しかし、同時にその調和だけでは自分の世界観には十分ではないはずだ。人間はそう都合良く出来ていない。天邪鬼であったり、矛盾しているのが人間である。画面には調和だけでなく、同時に破たんが必要だと考えている。破綻と調和のせめぎあいが描く行為のような気がしている。
一つの調子だけで完成調和している絵は私には物足りない。世界は調和と破綻がない交ぜになっている。そんな認識がある。例えば安野光雅氏の水彩画は素晴らしいと思う。良く出来ていると思う。しかし、私には物足りないのだ。
その物足りなさは、破たんのないところである。ああここから先を描くことが絵なのではないかと考えてしまう。絵画はきれいごとではない。特に私絵画は自分の中にあるものを描くという事だ。
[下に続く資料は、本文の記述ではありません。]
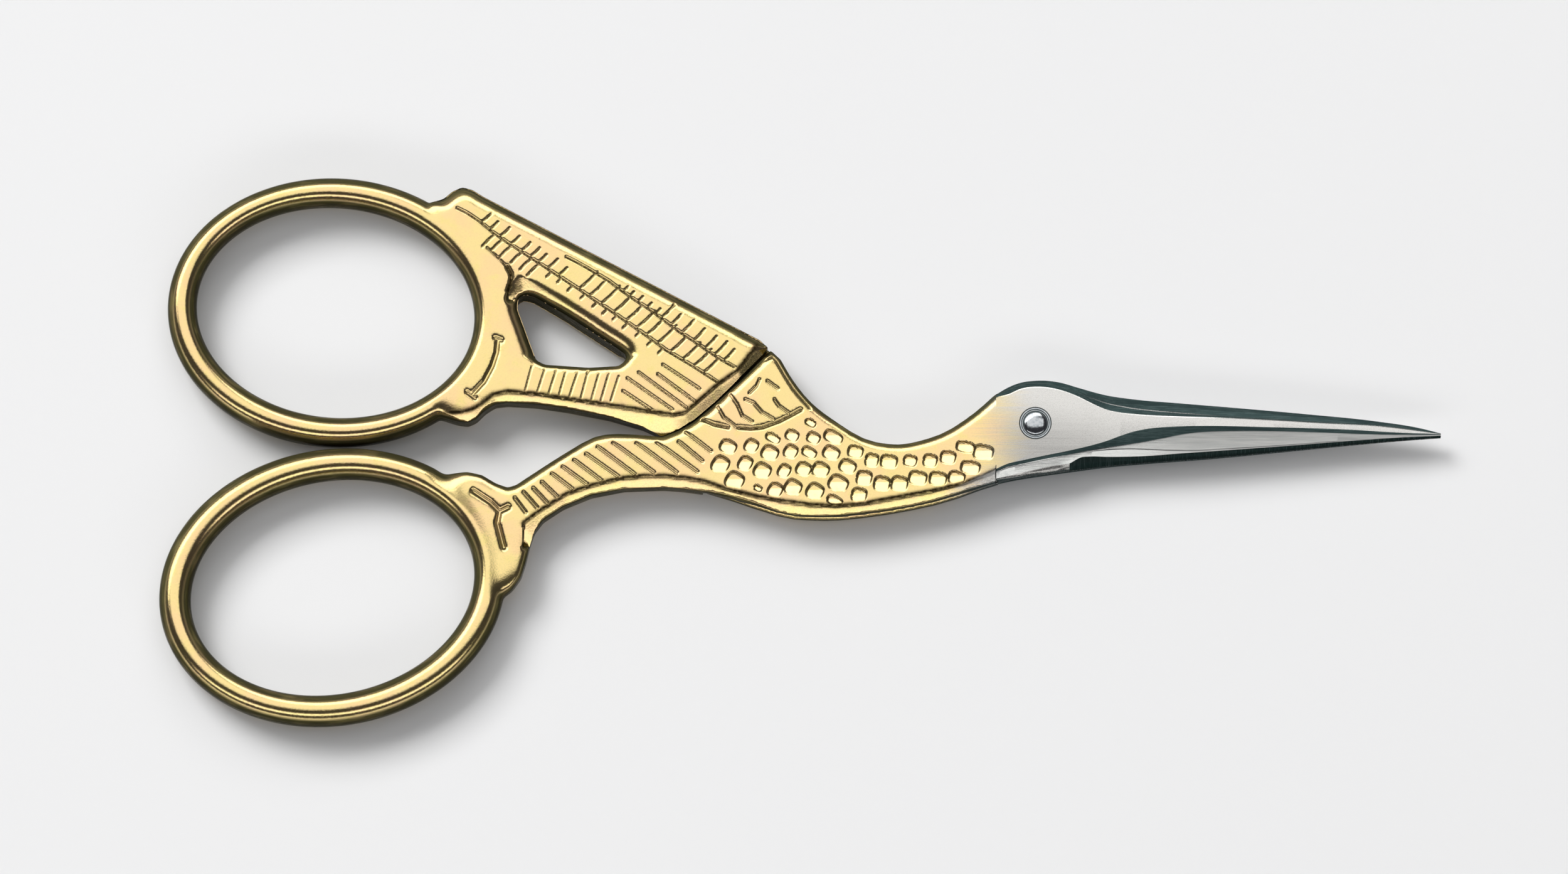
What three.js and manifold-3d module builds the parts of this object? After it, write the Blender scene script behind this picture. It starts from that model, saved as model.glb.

外部的な上手くできた世界で終わりにすることができない。内部に存在する矛盾したものを描けるのが絵画だ。
見ていてわからないものを分からないままに描けるのが絵画だと考えている。理解が可能な範囲で描く予定調和の世界では満足できないものが自分の中にある。分からないけど、重要なことで出来ているのが世界だ。世界を表すものが絵画なのだから、分からないことを分からないままに表現する方法を考えない訳にはいかない。
自己矛盾のような世界を表現するために、対応してくれるのが水彩画である。今は油彩画でやれることはすべてできると考えいる。その上に油彩画では不可能な世界が大きく広がっていると考え
ている。水彩画を始めた時にはそこまでは考えていなかったのだが、今思えば良い選択だったと思う。
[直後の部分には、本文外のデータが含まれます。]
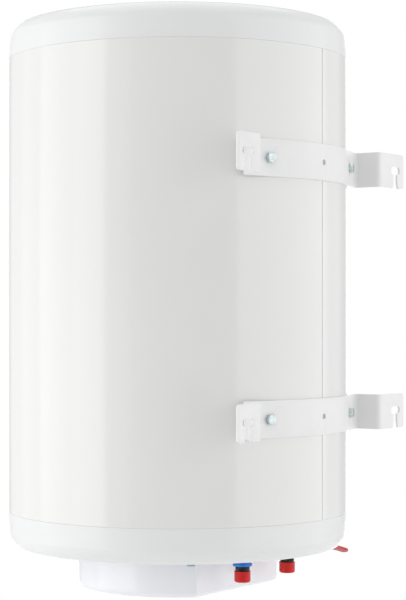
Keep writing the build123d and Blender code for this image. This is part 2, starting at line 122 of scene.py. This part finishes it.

ている。水彩画を始めた時にはそこまでは考えていなかったのだが、今思えば良い選択だったと思う。
日本では油彩画か日本画でなければ職業画家として生活が出来ない。その為に水彩画で良い絵を描き始めて評価された人は、いつの間にか油彩画を描くようになる。例えば私の先生である春日部洋先生もそうである。もし先生が水彩画だけを描きつづければ、水彩画の技法を完成したのではないかと思う。
日本の絵の世界では水彩画は下描きの扱いである。未だ絵画技法としての位置を確立していないと言える状態である。その原因は日本の画壇の閉鎖的な慣習である。いまさらそんなことはどうでもいいのだが、若い人がその点で考え違いして、素晴らしい水彩画を選択できないことは残念なことだ。
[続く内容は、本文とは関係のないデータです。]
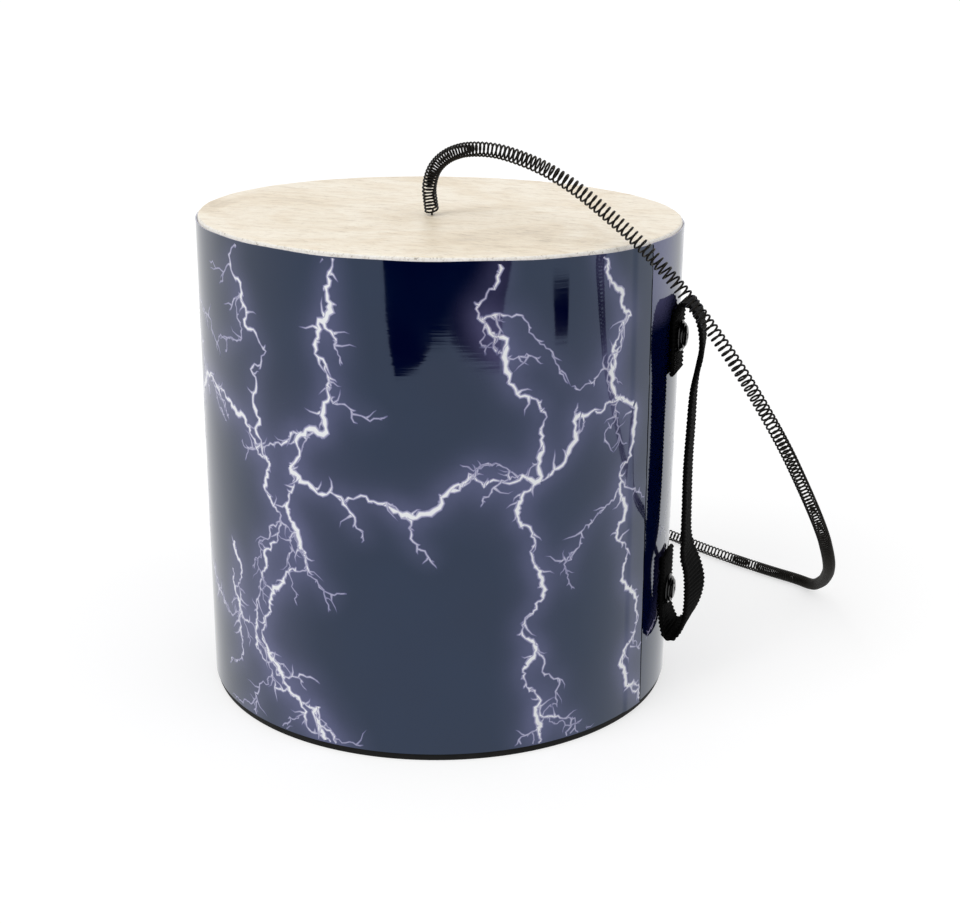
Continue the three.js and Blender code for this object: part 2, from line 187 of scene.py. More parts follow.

この先あらゆる表現に挑戦してゆきたい。自分の身に着けてしまった方法を出来る限り忘れて、始めて描く気持ちで描いてゆきたい。それが水彩画の技法を見つける道だと思っている。まだまだ表現法には先があると思える。変わった特殊な方法ではなく、ごく当たり前に幼稚園の子供が描くような方法でもいろいろ表現が隠されているように思える。
自分の方法を確立しないように気お付けている。いつも次に向かってゆくつもりで描いている。慌てないで進めようと思っている。まだまだ水彩画の技法を考え初めて4年である。一切人のやり方から考えないことにしている。すべて自分の発見した方法で、探求してゆくつもりだ。